◆ Material
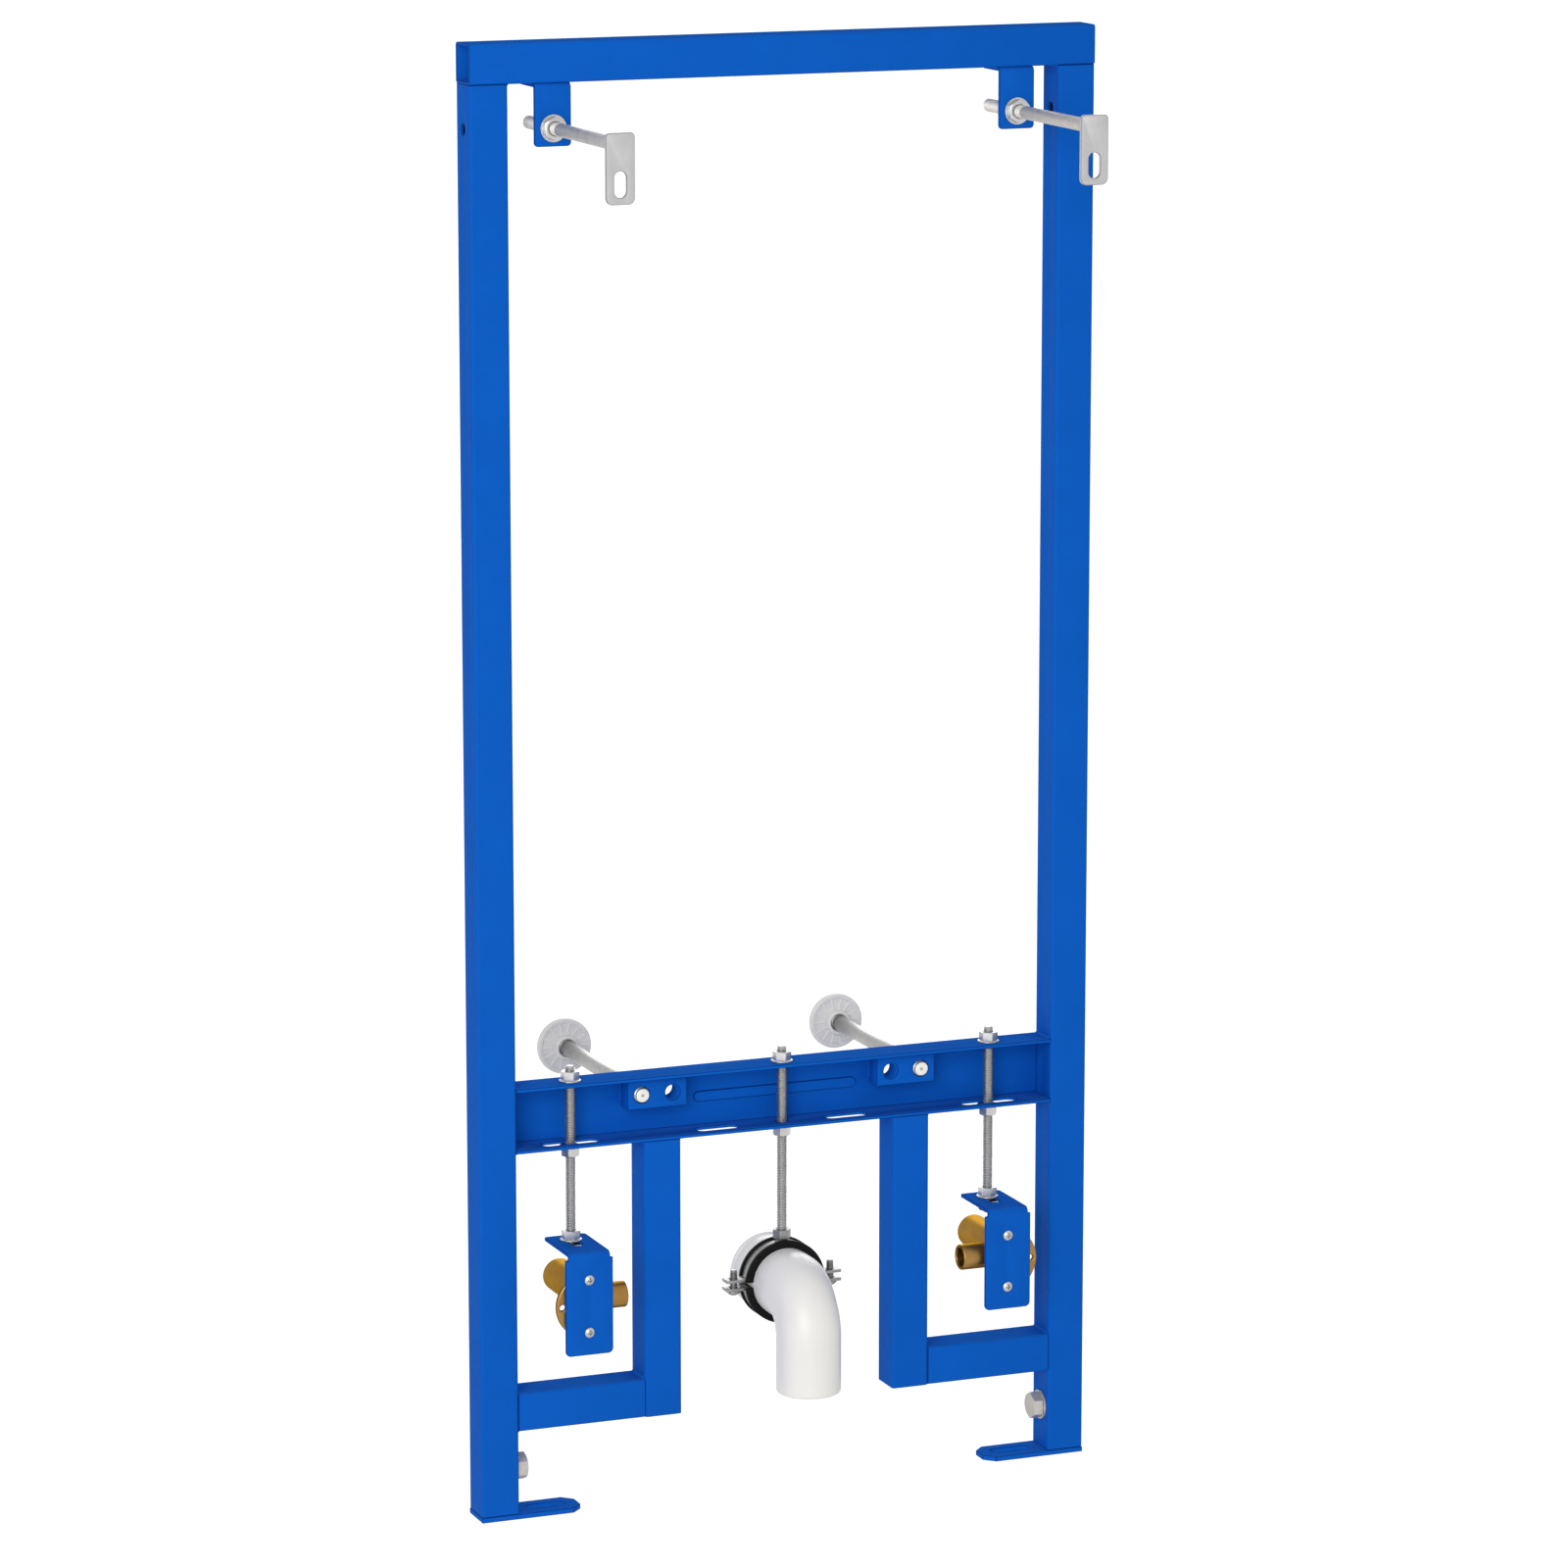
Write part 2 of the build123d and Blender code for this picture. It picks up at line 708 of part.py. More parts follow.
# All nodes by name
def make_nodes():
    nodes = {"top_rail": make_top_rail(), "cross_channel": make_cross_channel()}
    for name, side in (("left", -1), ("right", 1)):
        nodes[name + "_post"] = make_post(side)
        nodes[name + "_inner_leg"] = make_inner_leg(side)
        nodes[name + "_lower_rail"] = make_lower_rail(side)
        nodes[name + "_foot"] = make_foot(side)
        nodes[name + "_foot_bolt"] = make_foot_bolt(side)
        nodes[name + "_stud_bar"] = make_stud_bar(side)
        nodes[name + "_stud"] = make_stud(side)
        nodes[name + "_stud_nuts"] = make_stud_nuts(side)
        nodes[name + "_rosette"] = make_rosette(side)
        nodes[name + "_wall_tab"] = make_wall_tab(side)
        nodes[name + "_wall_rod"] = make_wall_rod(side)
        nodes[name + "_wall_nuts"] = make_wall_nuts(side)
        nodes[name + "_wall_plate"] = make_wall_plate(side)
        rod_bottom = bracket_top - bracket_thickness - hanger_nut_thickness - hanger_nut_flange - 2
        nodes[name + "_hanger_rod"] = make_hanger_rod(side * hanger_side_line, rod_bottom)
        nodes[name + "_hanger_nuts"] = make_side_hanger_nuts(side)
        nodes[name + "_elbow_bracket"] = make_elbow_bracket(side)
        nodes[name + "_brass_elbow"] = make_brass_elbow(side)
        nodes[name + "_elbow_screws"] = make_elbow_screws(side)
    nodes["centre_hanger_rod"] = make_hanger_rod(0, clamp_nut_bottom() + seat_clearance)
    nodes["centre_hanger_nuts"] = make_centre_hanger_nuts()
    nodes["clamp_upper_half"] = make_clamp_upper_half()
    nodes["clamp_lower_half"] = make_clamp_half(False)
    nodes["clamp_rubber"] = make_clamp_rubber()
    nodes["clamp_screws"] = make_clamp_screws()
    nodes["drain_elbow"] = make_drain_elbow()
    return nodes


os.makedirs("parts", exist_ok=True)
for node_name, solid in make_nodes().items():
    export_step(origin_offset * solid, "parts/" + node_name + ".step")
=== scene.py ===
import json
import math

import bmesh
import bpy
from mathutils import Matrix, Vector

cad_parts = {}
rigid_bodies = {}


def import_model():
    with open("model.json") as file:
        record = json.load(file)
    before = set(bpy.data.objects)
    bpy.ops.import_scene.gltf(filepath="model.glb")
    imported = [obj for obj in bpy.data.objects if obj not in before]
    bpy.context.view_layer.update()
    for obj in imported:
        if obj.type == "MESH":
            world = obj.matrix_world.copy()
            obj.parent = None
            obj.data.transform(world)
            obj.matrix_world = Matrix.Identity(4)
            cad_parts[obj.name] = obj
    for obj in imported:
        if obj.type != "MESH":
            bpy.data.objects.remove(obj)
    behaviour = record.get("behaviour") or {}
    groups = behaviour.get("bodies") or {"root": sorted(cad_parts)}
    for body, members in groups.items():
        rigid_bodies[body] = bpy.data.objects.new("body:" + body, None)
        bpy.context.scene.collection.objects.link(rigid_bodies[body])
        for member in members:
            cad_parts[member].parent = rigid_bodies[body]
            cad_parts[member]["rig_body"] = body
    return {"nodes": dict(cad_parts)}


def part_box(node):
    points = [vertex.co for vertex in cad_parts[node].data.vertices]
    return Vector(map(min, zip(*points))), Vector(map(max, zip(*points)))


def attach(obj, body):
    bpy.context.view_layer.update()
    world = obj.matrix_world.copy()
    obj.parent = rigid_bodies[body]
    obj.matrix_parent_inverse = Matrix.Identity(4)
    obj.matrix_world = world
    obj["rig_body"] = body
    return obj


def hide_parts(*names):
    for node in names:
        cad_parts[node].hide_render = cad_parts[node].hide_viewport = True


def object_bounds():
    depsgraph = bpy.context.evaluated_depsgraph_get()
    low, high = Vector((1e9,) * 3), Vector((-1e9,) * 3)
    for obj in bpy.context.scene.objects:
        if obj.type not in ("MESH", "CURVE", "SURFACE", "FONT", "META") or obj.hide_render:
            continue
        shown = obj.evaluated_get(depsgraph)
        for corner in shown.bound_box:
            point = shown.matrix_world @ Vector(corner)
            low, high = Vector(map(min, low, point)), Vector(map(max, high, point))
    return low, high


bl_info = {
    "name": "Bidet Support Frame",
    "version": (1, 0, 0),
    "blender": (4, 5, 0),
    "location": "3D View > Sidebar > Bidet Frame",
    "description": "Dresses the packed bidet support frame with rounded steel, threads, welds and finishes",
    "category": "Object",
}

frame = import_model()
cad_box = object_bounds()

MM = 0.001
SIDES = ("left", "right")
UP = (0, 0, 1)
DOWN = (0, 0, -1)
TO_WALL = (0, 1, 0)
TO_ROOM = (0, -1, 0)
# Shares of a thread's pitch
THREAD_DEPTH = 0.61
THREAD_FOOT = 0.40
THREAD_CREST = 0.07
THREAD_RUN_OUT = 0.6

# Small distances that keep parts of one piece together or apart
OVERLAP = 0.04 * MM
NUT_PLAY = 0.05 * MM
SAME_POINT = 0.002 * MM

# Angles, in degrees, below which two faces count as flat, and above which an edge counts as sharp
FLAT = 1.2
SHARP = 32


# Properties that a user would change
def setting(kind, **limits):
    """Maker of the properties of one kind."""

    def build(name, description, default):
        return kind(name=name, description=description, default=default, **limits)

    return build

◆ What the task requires
Repeat word for word the lines from the line containing "return nodes" to the line containing "if obj.type not", both lines included; nothing else should appear.

◆ Written solution
    return nodes


os.makedirs("parts", exist_ok=True)
for node_name, solid in make_nodes().items():
    export_step(origin_offset * solid, "parts/" + node_name + ".step")
=== scene.py ===
import json
import math

import bmesh
import bpy
from mathutils import Matrix, Vector

cad_parts = {}
rigid_bodies = {}


def import_model():
    with open("model.json") as file:
        record = json.load(file)
    before = set(bpy.data.objects)
    bpy.ops.import_scene.gltf(filepath="model.glb")
    imported = [obj for obj in bpy.data.objects if obj not in before]
    bpy.context.view_layer.update()
    for obj in imported:
        if obj.type == "MESH":
            world = obj.matrix_world.copy()
            obj.parent = None
            obj.data.transform(world)
            obj.matrix_world = Matrix.Identity(4)
            cad_parts[obj.name] = obj
    for obj in imported:
        if obj.type != "MESH":
            bpy.data.objects.remove(obj)
    behaviour = record.get("behaviour") or {}
    groups = behaviour.get("bodies") or {"root": sorted(cad_parts)}
    for body, members in groups.items():
        rigid_bodies[body] = bpy.data.objects.new("body:" + body, None)
        bpy.context.scene.collection.objects.link(rigid_bodies[body])
        for member in members:
            cad_parts[member].parent = rigid_bodies[body]
            cad_parts[member]["rig_body"] = body
    return {"nodes": dict(cad_parts)}


def part_box(node):
    points = [vertex.co for vertex in cad_parts[node].data.vertices]
    return Vector(map(min, zip(*points))), Vector(map(max, zip(*points)))


def attach(obj, body):
    bpy.context.view_layer.update()
    world = obj.matrix_world.copy()
    obj.parent = rigid_bodies[body]
    obj.matrix_parent_inverse = Matrix.Identity(4)
    obj.matrix_world = world
    obj["rig_body"] = body
    return obj


def hide_parts(*names):
    for node in names:
        cad_parts[node].hide_render = cad_parts[node].hide_viewport = True


def object_bounds():
    depsgraph = bpy.context.evaluated_depsgraph_get()
    low, high = Vector((1e9,) * 3), Vector((-1e9,) * 3)
    for obj in bpy.context.scene.objects:
        if obj.type not in ("MESH", "CURVE", "SURFACE", "FONT", "META") or obj.hide_render:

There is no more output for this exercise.